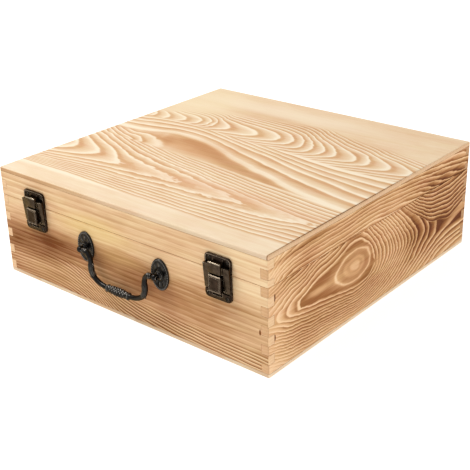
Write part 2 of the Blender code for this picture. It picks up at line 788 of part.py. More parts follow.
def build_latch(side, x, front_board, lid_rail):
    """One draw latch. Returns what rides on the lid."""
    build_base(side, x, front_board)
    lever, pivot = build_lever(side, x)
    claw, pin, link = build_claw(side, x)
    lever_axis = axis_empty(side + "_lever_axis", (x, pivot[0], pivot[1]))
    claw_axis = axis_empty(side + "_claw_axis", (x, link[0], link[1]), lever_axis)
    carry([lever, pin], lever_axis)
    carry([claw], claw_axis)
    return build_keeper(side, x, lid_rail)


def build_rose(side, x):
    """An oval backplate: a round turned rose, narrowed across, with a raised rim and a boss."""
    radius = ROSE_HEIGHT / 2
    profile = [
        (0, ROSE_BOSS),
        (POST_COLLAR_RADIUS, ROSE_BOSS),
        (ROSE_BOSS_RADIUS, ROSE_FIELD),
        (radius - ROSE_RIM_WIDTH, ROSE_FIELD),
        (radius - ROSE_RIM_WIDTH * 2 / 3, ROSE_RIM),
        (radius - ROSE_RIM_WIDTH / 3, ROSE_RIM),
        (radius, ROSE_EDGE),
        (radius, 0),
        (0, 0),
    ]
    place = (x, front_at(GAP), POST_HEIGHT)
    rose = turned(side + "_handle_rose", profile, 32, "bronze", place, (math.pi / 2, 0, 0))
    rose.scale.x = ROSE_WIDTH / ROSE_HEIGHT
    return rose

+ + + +

SHORT EXERCISE: Using the listing above, reproduce each line without omission.

WRITTEN ANSWER:
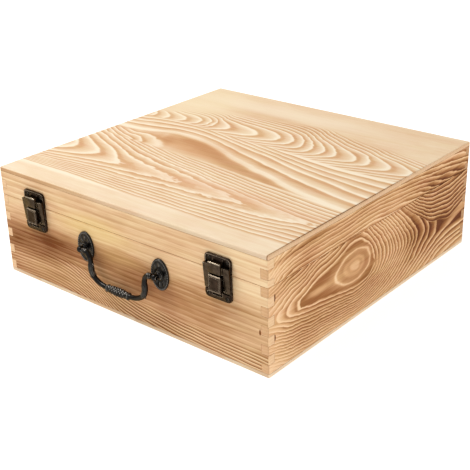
Write part 2 of the Blender code for this picture. It picks up at line 788 of part.py. More parts follow.
def build_latch(side, x, front_board, lid_rail):
    """One draw latch. Returns what rides on the lid."""
    build_base(side, x, front_board)
    lever, pivot = build_lever(side, x)
    claw, pin, link = build_claw(side, x)
    lever_axis = axis_empty(side + "_lever_axis", (x, pivot[0], pivot[1]))
    claw_axis = axis_empty(side + "_claw_axis", (x, link[0], link[1]), lever_axis)
    carry([lever, pin], lever_axis)
    carry([claw], claw_axis)
    return build_keeper(side, x, lid_rail)


def build_rose(side, x):
    """An oval backplate: a round turned rose, narrowed across, with a raised rim and a boss."""
    radius = ROSE_HEIGHT / 2
    profile = [
        (0, ROSE_BOSS),
        (POST_COLLAR_RADIUS, ROSE_BOSS),
        (ROSE_BOSS_RADIUS, ROSE_FIELD),
        (radius - ROSE_RIM_WIDTH, ROSE_FIELD),
        (radius - ROSE_RIM_WIDTH * 2 / 3, ROSE_RIM),
        (radius - ROSE_RIM_WIDTH / 3, ROSE_RIM),
        (radius, ROSE_EDGE),
        (radius, 0),
        (0, 0),
    ]
    place = (x, front_at(GAP), POST_HEIGHT)
    rose = turned(side + "_handle_rose", profile, 32, "bronze", place, (math.pi / 2, 0, 0))
    rose.scale.x = ROSE_WIDTH / ROSE_HEIGHT
    return rose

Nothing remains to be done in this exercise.